There is a new addition to the CEO’s goal sheet – figuring in the “Best Employers” listing. The methodology could vary from sourcing ‘likes’ or votes on a social media platform to the more traditional surveys across organizations. But the verdict is loud and clear — being an engaged employer and appearing to be so is crucial for hiring talent and retaining them.
These rankings have existed for a decade or so, and it is a sign of changing times that employee experience is being discussed and deliberated as much as customer experience. With technologies such as cloud, 3-D printing, blockchain and big data leveling the playing field across sectors, talent has been identified as one of the key strategic differentiators.
The criteria for evaluating these employers include –
- Would you recommend your organization to a friend?
- Likes and views by employees and non-employees etc. This clearly signifies that the next generation of employees are looking for a specific personal experience and not collective platitudes. The Organization Development expert’s problem is further complicated by the fact that the pre-millennial workforce needs to quickly adapt to a man-machine work environment where your colleague may soon be a robot.
Organizational hierarchy, according to the classical model of management, defines the hierarchy of managerial control. Over the last century or so, many organizations have challenged the traditional organizational structures, put their own spin on it or added many geometrical dimensions (flat, horizontal, matrix, divisional etc). The traditional organizational hierarchy and its many variants have helped identify clear roles, allocate accountability, implement streamlined processes and manage growth. However, in the era where both employee and customer are ‘king/queen’, organizations are looking to redesign their structures.

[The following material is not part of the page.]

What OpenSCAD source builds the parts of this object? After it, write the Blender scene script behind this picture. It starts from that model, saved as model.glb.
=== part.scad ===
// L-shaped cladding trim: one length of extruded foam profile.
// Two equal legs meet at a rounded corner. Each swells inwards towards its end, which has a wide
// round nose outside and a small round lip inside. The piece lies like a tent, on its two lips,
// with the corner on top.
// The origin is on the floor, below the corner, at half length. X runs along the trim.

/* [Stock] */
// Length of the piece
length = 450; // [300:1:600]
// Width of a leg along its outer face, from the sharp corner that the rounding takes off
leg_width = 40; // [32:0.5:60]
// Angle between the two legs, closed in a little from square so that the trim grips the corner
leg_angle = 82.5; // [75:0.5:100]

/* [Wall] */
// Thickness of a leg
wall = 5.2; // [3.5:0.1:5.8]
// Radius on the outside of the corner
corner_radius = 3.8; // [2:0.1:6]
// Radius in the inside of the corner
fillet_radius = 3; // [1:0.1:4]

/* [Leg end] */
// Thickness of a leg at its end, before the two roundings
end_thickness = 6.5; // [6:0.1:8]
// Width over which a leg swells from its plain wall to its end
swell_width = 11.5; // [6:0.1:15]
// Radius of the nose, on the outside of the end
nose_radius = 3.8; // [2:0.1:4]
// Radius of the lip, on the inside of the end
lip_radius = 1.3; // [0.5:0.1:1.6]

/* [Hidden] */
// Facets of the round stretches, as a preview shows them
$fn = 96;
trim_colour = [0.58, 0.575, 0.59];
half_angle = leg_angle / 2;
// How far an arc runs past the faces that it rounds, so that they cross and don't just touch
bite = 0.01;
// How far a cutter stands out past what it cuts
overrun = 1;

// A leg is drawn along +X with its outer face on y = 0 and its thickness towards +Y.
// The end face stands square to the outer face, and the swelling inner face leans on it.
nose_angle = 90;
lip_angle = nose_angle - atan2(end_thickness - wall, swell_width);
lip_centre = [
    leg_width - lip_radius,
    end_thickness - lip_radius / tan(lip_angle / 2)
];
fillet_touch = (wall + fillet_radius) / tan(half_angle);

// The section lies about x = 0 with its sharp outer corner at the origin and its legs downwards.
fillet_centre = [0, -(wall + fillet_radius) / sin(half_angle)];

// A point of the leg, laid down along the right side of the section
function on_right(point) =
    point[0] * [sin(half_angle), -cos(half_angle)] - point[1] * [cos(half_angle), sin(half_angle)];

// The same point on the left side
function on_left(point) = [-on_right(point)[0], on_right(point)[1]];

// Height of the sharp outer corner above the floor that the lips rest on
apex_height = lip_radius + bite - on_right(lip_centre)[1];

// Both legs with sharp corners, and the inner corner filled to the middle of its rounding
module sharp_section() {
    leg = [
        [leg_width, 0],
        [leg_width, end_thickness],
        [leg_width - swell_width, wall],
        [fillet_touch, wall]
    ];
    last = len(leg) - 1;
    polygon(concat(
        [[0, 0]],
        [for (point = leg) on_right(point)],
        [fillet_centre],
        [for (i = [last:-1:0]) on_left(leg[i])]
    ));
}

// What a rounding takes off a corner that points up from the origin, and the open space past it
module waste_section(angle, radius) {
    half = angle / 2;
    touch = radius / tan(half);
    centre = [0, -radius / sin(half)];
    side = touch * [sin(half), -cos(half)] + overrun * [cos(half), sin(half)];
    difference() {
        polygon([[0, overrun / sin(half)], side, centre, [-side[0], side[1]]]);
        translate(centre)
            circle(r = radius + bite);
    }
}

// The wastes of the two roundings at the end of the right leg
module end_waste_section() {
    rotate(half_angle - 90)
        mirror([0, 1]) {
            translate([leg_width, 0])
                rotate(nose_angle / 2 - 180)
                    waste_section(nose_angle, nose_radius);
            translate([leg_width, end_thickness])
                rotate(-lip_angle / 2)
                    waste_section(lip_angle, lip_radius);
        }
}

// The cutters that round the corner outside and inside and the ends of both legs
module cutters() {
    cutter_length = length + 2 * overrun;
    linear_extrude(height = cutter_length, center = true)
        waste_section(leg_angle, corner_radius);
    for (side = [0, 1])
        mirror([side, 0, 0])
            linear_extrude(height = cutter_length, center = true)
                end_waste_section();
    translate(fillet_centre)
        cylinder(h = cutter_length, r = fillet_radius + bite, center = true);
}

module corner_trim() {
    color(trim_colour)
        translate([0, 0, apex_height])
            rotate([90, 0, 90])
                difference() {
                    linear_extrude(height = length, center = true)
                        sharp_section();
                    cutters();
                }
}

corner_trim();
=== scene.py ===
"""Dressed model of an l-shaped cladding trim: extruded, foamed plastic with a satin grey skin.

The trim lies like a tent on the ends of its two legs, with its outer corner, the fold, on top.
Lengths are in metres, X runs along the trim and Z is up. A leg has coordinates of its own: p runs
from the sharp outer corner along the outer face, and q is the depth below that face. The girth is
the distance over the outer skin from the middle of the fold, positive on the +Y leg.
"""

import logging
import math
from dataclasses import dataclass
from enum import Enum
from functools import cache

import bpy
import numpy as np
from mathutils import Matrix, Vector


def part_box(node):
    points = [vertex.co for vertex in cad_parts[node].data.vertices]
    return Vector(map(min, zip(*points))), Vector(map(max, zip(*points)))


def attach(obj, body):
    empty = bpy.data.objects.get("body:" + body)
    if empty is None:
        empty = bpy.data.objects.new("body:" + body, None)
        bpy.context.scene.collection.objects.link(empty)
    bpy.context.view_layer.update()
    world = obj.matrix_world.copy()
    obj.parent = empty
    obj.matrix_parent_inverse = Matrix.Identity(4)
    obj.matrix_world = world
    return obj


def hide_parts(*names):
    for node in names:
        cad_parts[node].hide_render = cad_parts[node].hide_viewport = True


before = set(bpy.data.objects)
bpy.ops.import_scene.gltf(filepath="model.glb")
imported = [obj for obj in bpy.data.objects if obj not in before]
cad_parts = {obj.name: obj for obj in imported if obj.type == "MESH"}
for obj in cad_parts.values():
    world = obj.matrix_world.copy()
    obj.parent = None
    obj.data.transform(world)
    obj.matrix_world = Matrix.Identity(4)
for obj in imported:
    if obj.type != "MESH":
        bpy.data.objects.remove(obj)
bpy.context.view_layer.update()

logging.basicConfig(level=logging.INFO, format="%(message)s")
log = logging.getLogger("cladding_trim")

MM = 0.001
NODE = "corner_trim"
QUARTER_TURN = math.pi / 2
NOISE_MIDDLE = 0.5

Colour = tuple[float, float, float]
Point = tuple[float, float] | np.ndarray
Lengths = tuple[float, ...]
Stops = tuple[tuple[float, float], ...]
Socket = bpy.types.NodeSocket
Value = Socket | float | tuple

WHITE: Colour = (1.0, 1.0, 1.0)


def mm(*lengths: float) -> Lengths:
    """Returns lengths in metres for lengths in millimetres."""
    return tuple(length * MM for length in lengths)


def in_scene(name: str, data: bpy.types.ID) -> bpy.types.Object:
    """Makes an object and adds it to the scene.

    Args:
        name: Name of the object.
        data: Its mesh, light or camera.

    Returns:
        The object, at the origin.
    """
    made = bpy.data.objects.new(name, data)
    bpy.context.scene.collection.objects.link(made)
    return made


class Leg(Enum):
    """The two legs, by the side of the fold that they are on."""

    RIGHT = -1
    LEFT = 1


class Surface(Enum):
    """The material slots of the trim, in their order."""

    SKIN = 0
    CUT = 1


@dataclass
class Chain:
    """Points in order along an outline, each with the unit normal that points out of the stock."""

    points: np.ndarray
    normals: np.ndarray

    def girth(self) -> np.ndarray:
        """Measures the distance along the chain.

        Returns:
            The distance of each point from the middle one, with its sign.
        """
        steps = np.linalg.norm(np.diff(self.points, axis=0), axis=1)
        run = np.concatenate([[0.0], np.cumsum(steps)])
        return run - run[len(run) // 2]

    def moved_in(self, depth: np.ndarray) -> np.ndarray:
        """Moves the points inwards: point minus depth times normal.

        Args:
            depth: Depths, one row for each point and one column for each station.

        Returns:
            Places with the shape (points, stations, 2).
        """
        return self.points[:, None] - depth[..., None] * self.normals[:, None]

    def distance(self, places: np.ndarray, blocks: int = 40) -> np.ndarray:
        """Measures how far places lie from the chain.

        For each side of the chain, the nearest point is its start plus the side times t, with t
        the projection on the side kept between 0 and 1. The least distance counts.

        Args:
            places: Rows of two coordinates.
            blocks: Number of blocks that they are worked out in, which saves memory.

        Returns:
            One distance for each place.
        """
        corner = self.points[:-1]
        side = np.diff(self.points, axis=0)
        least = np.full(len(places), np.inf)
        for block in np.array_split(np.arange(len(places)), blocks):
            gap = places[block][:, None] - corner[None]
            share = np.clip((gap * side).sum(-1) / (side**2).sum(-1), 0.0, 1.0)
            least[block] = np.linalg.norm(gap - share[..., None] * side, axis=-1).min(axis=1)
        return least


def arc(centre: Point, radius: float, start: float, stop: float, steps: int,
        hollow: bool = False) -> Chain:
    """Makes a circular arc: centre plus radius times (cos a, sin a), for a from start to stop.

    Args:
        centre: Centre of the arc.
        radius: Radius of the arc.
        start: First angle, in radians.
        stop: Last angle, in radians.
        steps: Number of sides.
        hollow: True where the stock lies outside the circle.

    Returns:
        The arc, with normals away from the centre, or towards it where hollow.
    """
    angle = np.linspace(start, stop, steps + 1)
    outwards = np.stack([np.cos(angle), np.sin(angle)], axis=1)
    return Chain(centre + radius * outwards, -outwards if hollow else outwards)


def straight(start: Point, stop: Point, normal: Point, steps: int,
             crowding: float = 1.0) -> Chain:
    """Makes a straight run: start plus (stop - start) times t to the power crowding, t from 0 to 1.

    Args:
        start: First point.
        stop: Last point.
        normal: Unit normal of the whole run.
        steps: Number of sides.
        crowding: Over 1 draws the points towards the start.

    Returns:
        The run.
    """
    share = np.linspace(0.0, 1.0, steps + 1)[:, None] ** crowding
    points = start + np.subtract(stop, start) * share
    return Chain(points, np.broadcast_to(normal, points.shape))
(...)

Innovations in organization structure
Organizational structure is not just about who reports to whom but a powerful tool to:
- Determine who gets what and how much
- Recognize and appreciate good work
- Communicate the common purpose and mission
- Knowing the pulse of the workforce
In the digital era, organizations are now reimagining their structures to meet the changing demands of business and talent. Some examples include:
Zappos: Has implemented Holocracy, a comprehensive practice for structuring, governing, and running an organization. Instead of the traditional organizational chart, the team at Zappos defines what work needs to be done and allows the employees to figure out what work they are most connected to. An employee may hence be doing different roles at one point in time.*
Buffer: Moved away from having long-term, static teams, and have shorter-term, more fluid task forces which are formed for a specific purpose and then disbanded once that task is completed.**
Uber: In the wave of the leadership upheaval at Uber, the current leadership is working on a structure where the control is decentralized and not vested in the hands of a few.
Network of Culture Keepers
While an organization chart does well in defining where the control lies, in all likelihood, it may not depict the network of culture keepers in an organization. We define culture keepers as those who help deliver the common goal and purpose of the organization, not always in line with their role or designation.

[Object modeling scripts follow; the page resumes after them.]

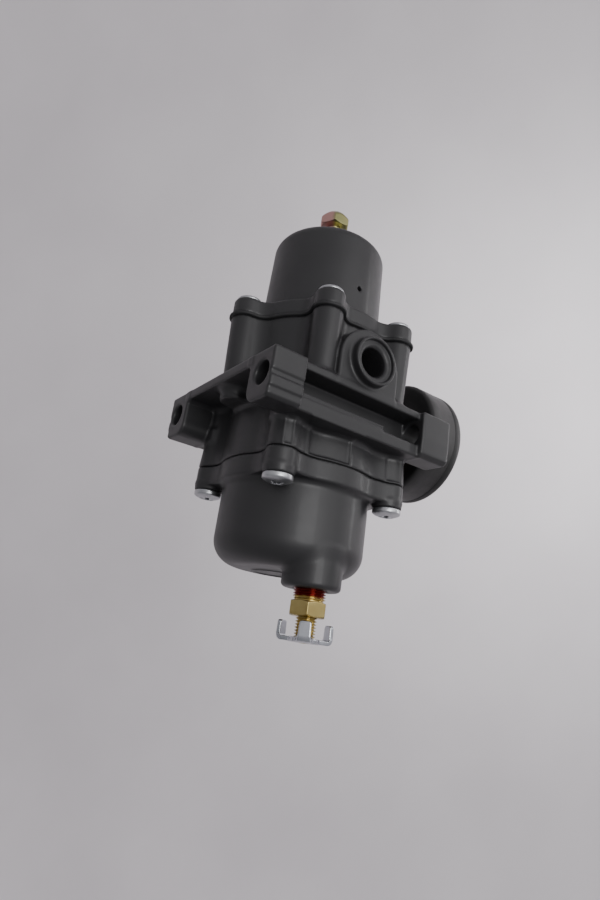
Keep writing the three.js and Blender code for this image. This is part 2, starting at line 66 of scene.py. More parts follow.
HANDLE_BOTTOM, HANDLE_FACE, HANDLE_BEND, HANDLE_TOP = -84.8, -83.2, -82.6, -77.7
BEZEL_JOINT, DIAL_MARKS = 62.95, 61.18


def mesh_step(full):
    return full


CASTING_STEP = mesh_step(0.5)


# ------------------------------------------------------------------ outlines
def arc(cx, cy, r, a0, a1, n):
    """n + 1 points on an arc, angles in degrees."""
    a = np.radians(np.linspace(a0, a1, n + 1))
    return np.stack([cx + r * np.cos(a), cy + r * np.sin(a)], -1)


def lobed(count, first, valley, centre, lobe, fillet, grow=0.0):
    """Closed outline of a round flange whose lobes blend into the round by fillets."""
    valley, lobe, fillet = valley + grow, lobe + grow, fillet - grow
    a, b = valley + fillet, lobe + fillet
    spread = math.degrees(math.acos((a * a + centre**2 - b * b) / (2 * a * centre)))

    def bearing(p, q):
        return math.degrees(math.atan2(q[1] - p[1], q[0] - p[0]))

    def near(start, to):
        return start + (to - start + 180) % 360 - 180

    parts = []
    for k in range(count):
        t = first + k * 360 / count
        polar = ((centre, t), (a, t - spread), (a, t + spread))
        tip, before, after = (arc(0, 0, r, x, x, 1)[0] for r, x in polar)
        start, leave = t - spread + 180, bearing(after, tip)
        parts += [
            arc(*before, fillet, start, near(start, bearing(before, tip)), 10)[:-1],
            arc(*tip, lobe, near(t - 90, bearing(tip, before)), near(t + 90, bearing(tip, after)), 20)[:-1],
            arc(*after, fillet, leave, near(leave, t + spread + 180), 10)[:-1],
            arc(0, 0, valley, t + spread, t + 360 / count - spread, 14)[:-1],
        ]
    return np.concatenate(parts)


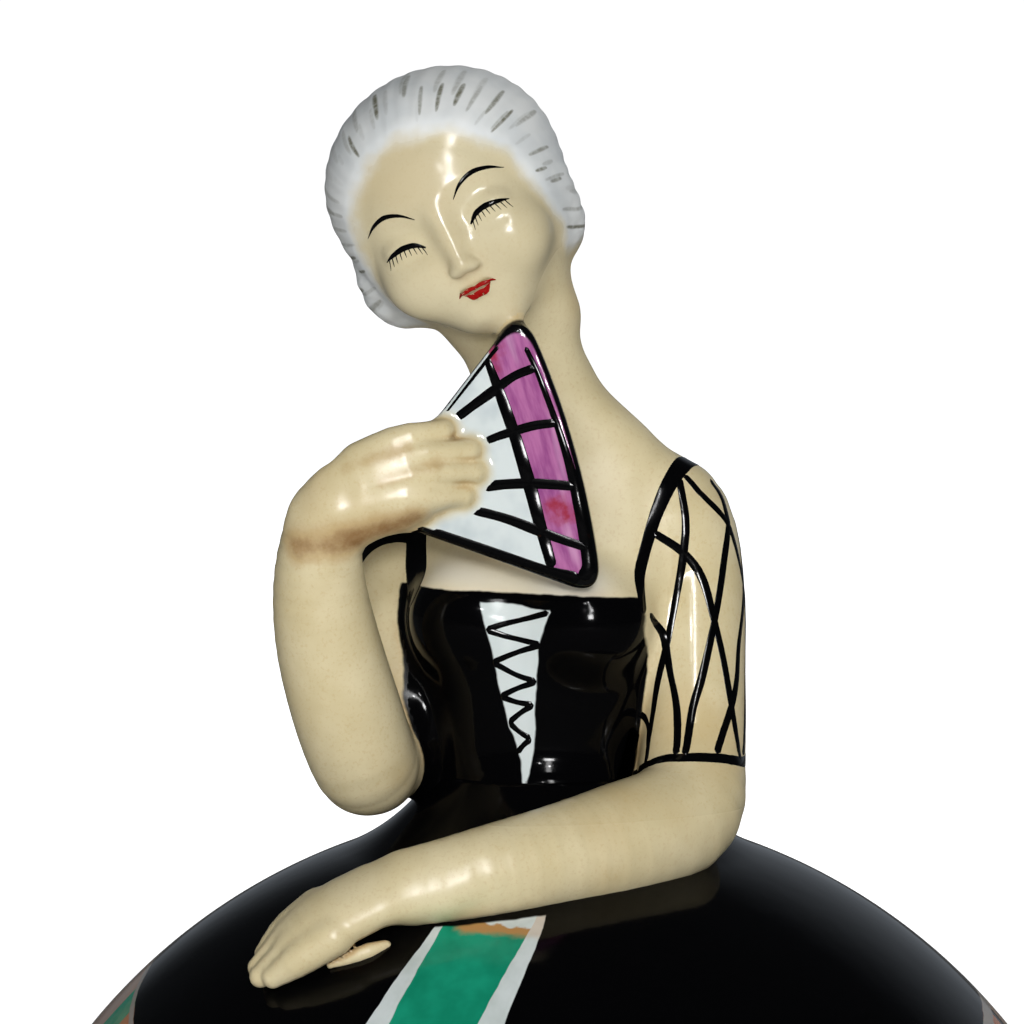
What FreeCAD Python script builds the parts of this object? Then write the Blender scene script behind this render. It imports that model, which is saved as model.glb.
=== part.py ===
import FreeCAD, Part
import math
import os

from FreeCAD import Vector

# Porcelain powder jar: a crinoline skirt bowl, its domed skirt lid with a half-figure on it,
# and the puff inside. Millimetres; +Z is up, the figure faces -Y, and the origin is the
# centre of the foot's resting plane.

# Skirt: one sphere, parted into a bowl and a lid.
SKIRT_R = 68.5
SKIRT_CENTRE_Z = 15.0
WALL = 3.5
PARTING_Z = 40.0
EDGE_ROUND = 0.8

# Bowl.
HEM_R = 69.8
HEM_Z = 2.2
FOOT_R = 65.5
FOOT_WIDTH = 4.5
FOOT_RECESS = 1.6
FLOOR_TOP_Z = 5.6
FLOOR_ROUND = 9.0
COLLAR_R = 57.9
COLLAR_THICK = 2.5
COLLAR_TOP_Z = 45.0

# Lid seat: the rebate that drops over the bowl's collar.
SEAT_GAP = 0.5
REBATE_TOP_Z = 46.0
REBATE_LEAD_IN = 0.6

# Waist, where the skirt rises into the figure.
FLARE_START_R = 24.0
FLARE_MIDDLE = (18.2, 82.6)
WAIST_R = 13.0
WAIST_Z = 88.5
VENT_R = 6.0

# Figure: heights of the body's sections, as (x, y, z, half width, half depth).
BODY_SECTIONS = [
    (-0.1, -0.1, 87.0, 13.0, 12.9),
    (-1.1, -1.0, 91.0, 12.8, 11.1),
    (-1.3, -2.0, 98.0, 14.1, 10.8),
    (-1.1, -2.4, 104.5, 15.7, 12.0),
    (-0.8, -1.8, 109.0, 16.0, 11.4),
    (-0.2, 0.3, 114.5, 16.8, 9.7),
    (0.0, 1.0, 119.5, 16.4, 8.4),
    (0.2, 1.2, 123.5, 14.8, 6.9),
    (0.2, 0.5, 127.5, 11.5, 6.3),
    (-0.9, -1.2, 132.0, 8.0, 6.4),
    (-2.4, -2.5, 136.0, 7.3, 6.3),
    (-3.9, -4.6, 142.5, 8.0, 6.5),
]
BODY_WALL = 3.0
HOLLOW_TOP_Z = 112.0

# Head, in its own tilted axes: (height, half width, half depth, shift towards the face).
HEAD_CENTRE = Vector(-9.3, -7.6, 154.2)
HEAD_UP = Vector(-0.451, -0.129, 0.883)
HEAD_FRONT = Vector(0.10, -0.99, -0.05)
HEAD_SECTIONS = [
    (-15.6, 2.6, 2.6, 7.6),
    (-13.6, 6.4, 6.0, 5.2),
    (-9.5, 10.6, 10.4, 1.6),
    (-4.0, 13.6, 13.0, -0.4),
    (2.0, 14.6, 14.2, -1.0),
    (8.0, 12.8, 13.0, -1.3),
    (12.2, 8.6, 9.2, -1.5),
    (14.6, 2.8, 3.0, -1.5),
]
# Hair gathered behind each ear: (out to the figure's right, ahead, above) and its radius.
HAIR_ROLLS = [(10.0, -2.4, -7.4), (-7.0, -2.4, -9.2)]
HAIR_ROLL_R = 4.7

# Arms: (x, y, z, radius in the arm's plane, radius across it) from the shoulder to the fingertips.
LEFT_ARM = [
    (11.8, 2.4, 121.2, 3.8, 3.8),
    (14.6, 2.6, 117.8, 6.0, 5.8),
    (16.2, 2.2, 110.0, 6.1, 6.0),
    (17.1, -0.4, 100.0, 5.9, 5.8),
    (17.9, -3.8, 91.0, 6.0, 5.9),
    (18.0, -9.2, 84.8, 6.4, 6.3),
    (12.9, -17.4, 82.6, 6.6, 6.3),
    (6.8, -24.4, 81.6, 5.8, 5.7),
    (0.2, -29.6, 80.4, 5.1, 5.0),
    (-7.4, -32.8, 79.0, 4.3, 4.2),
    (-13.6, -35.0, 76.6, 5.2, 3.6),
    (-18.4, -36.5, 73.4, 4.8, 3.0),
    (-21.6, -37.6, 70.4, 3.6, 2.2),
    (-23.4, -38.2, 68.6, 1.9, 1.4),
]
RIGHT_ARM = [
    (-14.8, 2.8, 119.0, 3.4, 3.4),
    (-17.0, 2.4, 115.2, 5.8, 5.8),
    (-18.0, -0.4, 107.6, 5.7, 5.7),
    (-18.2, -5.0, 98.0, 5.5, 5.5),
    (-18.2, -9.6, 90.8, 5.6, 5.7),
    (-18.2, -13.8, 90.0, 5.8, 6.1),
    (-19.2, -16.4, 96.0, 6.1, 6.1),
    (-20.6, -18.8, 104.0, 5.8, 5.9),
    (-20.9, -20.9, 111.8, 4.9, 5.0),
    (-20.0, -22.6, 117.2, 4.3, 4.5),
    (-16.8, -23.0, 120.8, 3.8, 4.5),
    (-12.6, -21.8, 123.2, 3.3, 5.2),
    (-8.4, -20.0, 124.6, 2.5, 5.4),
    (-5.0, -18.4, 125.0, 2.0, 4.6),
    (-3.4, -17.6, 125.0, 1.2, 3.0),
]

# Fan: a folded leaf spread from its pivot, held across the chest.
FAN_PIVOT = Vector(-15.2, -19.8, 120.4)
FAN_TIP = Vector(0.8, -15.8, 141.9)
FAN_CORNER = Vector(10.6, -15.0, 111.3)
FAN_THICK = 2.4
FAN_BULGE = 1.4
FAN_CORNER_ROUND = 2.1
PIVOT_ROUND = 2.4

# Swansdown puff, lying in the bowl.
PUFF_R = 34.0
PUFF_BOTTOM_Z = 5.9
PUFF_HEIGHT = 13.0
BACKING_R = 29.0
BACKING_HEIGHT = 3.0
BACKING_LIP = 1.0
BACKING_CROWN = 0.6
BACKING_FLAT_R = 10.0
LOOP_R = 7.5
LOOP_WIDTH = 8.0
LOOP_THICK = 1.0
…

As a microcosmic reflection of society, every organization has some individuals who knowingly/unknowingly imbibe the message and help foster a sense of solving a common problem.
The culture keepers also have the trust of the leaders and help communicate some on-ground realities that may not travel upwards. Some may argue that this role may also create discord, for there is no real responsibility unless the job description says so, but one cannot deny their existence. One only needs to check his/her mobile phone to check the number of WhatsApp groups with office colleagues. These do not follow the norms of traditional corporate etiquette, ideas are welcome anywhere and the gratification is as instant as it gets.
The new generation organizations should consider empowering culture keepers as their influence grows wider and stronger with these new forms of informal communication.
It may be unproductive for HR or business leaders to engage with each and every individual but in the absence of such engagement, many may feel left out or that their contribution went unnoticed as not every action or idea can be measured. Culture keepers can help propagate a culture of creativity and agility with a sense of safety and security.